Since July 2020, we have been running regular webinars looking at prevalent, yet hidden, local issues affecting Surrey.
They feature live interviews with charitable organisations the Community Foundation has supported, donors, and community experts on the issue being addressed.
Our webinar series continues into 2021. If you’d like to receive details of each webinar by email, please sign up to receive our communications here.
By any account, our home is one of the best places to live in England. With its vibrant towns, mature woodlands, affluence and ambition, Surrey is known across the UK for its quality of life.
We also know that this is only part of our story.

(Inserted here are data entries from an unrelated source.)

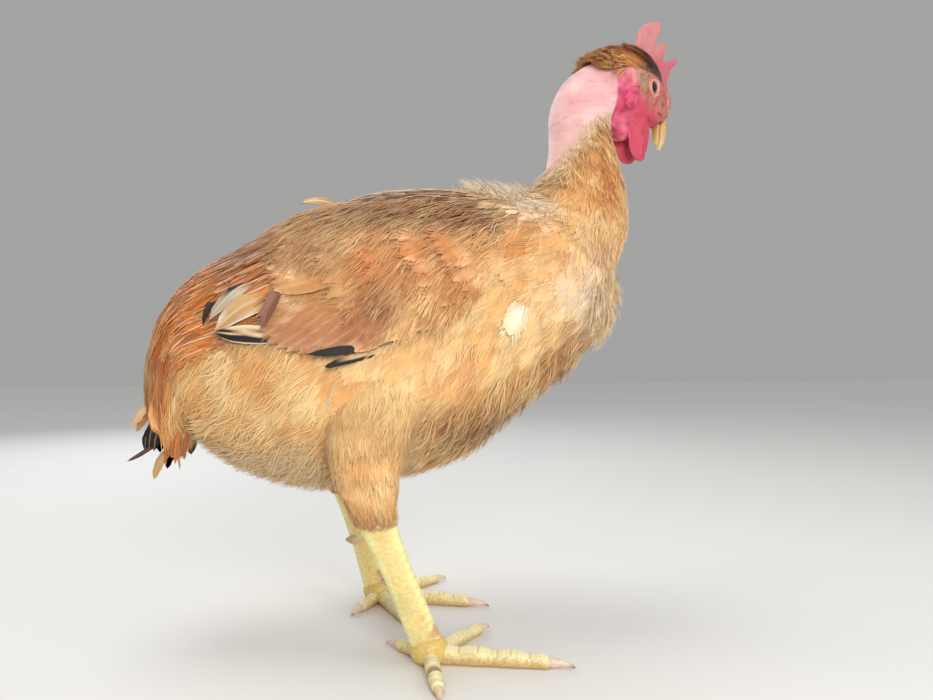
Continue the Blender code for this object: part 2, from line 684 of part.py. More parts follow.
def make_wattle(word, side):
    """A thin lobe of skin with upright folds that hangs from the jaw."""
    rings, count = [], 16
    (rear_x, rear_z), (front_x, front_z) = WATTLE_ROOT
    for share, width in ((0, 0.8), (0.15, 0.92), (0.35, 1.0), (0.6, 0.98), (0.8, 0.82), (0.93, 0.55), (1, 0.2)):
        ring = []
        for j in range(count):
            a = 2 * math.pi * j / count
            u = 0.5 + 0.5 * math.cos(a) * width
            root = head_point(rear_x + (front_x - rear_x) * u, side * WATTLE_OUT * (1 - 0.35 * u),
                              rear_z + (front_z - rear_z) * u)
            fold = 1.1 * math.sin(3 * math.pi * u + 0.6) * min(1, 4 * share)
            thick = WATTLE_THICK * (1 - 0.3 * share) * math.sin(a)
            drop = Vector((0, 0, 6 - share * (WATTLE_DROP + 6))) * MM
            ring.append(root + drop + LEFT * (thick + fold) * MM)
        rings.append(ring)
    wattle = skin_rings(f"wattle_{word}", rings, "face_skin")
    cut(wattle, [grown_head(0.3)])


def make_comb():
    """A single upright comb: a thin blade that thins from the skull to its toothed edge."""
    rings = []
    for k, (x, z) in enumerate(COMB_EDGE):
        share = k / (len(COMB_EDGE) - 1) * (len(COMB_BASE) - 1)
        i = min(int(share), len(COMB_BASE) - 2)
        base = Vector(COMB_BASE[i]).lerp(Vector(COMB_BASE[i + 1]), share - i)
        edge = Vector((x, z))
        ring = []
        for height, thick in zip((0.0, 0.5, 1.0), COMB_THICK):
            spot = base.lerp(edge, height)
            ring.append(head_point(spot.x, thick, spot.y))
        for height, thick in zip((1.0, 0.5, 0.0), reversed(COMB_THICK)):
            spot = base.lerp(edge, height)
            ring.append(head_point(spot.x, -thick, spot.y))
        rings.append(ring)
    return cut(skin_rings("comb", rings, "comb_skin"), [grown_head(0.3)])


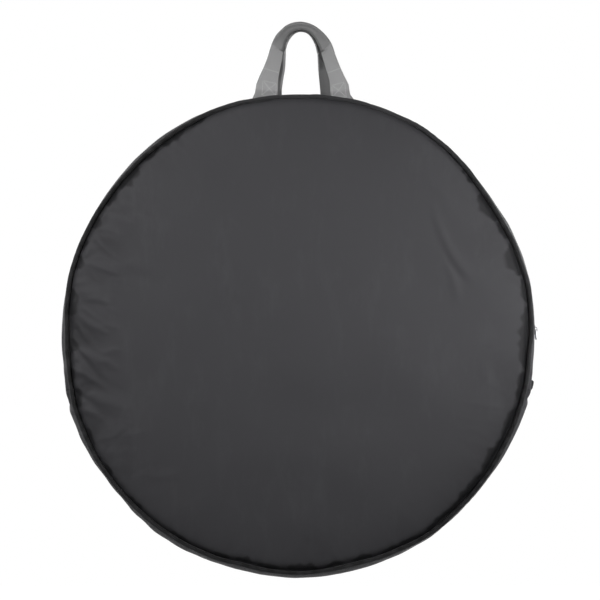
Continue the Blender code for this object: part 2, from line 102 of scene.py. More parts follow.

Behind closed doors, issues such as human trafficking and domestic abuse are rife. We’ve already learned that Surrey Police have recently opened 200 new investigations into human trafficking, and on average 28 domestic abuse crimes are reported to them everyday.
We know that there is a predicted 30% surge in demand for mental health services and the number of lonely and isolated people that make up our neighbourhoods continues to grow.
We know that Homelessness is a shocking rising issue, but one that does not surprise with the cost of living becoming forever unmanageable and the Covid-19 pandemic exacerbating circumstances.
Our Hidden in Plain Sight webinars bring together local people and voluntary sector experts to find meaningful solutions to Surrey’s prevalent, but hidden issues.
They are an opportunity to drive change and act now, to ensure that every individual in Surrey has hope.
Leadership is required to bring about meaningful sustainable change. For more than 15 years the Community Foundation for Surrey has brought together those wishing to give with those providing positive solutions. We urge you to join us, to address the pressing local issues, that have for too long, been hidden.
The series so far
You can find out more about what we heard, or access a recording to each of our webinars below – by clicking on the title!
In Surrey, there are an estimated 35,400 victims of abuse, with 3,300 children visible to services as living in homes where there is domestic abuse.
We hear from one brave survivor, and how domestic abuse support services are quite literally a lifeline.
Of the 185,000 5-16 years olds in Surrey, statistics show over 23,000 children and young people are in need of help and support locally.
In Surrey, voluntary sector organisations are coming together to address the pressure for these services across the county.
There are an estimated 232,000 people aged 65+ living in Surrey. Almost 60,000 of these live alone.
We hear from frontline charities Woking Age Concern and Farncombe Day Centre supporting our county’s lonely and isolated residents.
Surrey is in the top third of all police force areas in terms of the number of modern slavery victims coming forward.
Find out more about the ground-breaking partnership established with Justice and Care, Surrey Police and the Community Foundation to tackle this horrific crime.
Poverty can affect anyone. We know that in Surrey, 16% of households are classified as living in Poverty compared to 21% nationally.
Find out about the innovative methods adopted by East Surrey Poverty Truth Commission to bring people with lived experience together with those in positions of influence to change cultures and drive sustained change.
We can at any time fall into homelessness due to a series of unfortunate events. It is a complex and rising issue here in Surrey.
We know that from July–September 2020, there were 324 households assessed to be homeless in Surrey. 779 households were considered to be either homeless or threatened with homelessness in the next 56 days.
Learn more from the inspirational charities working on the frontlines to ensure the pandemic does not result in more individuals and families facing life on the streets – and the small, practical steps, we can each take to empower and support local people to access safe and affordable housing.
Together we can learn how we can support Surrey’s most vulnerable.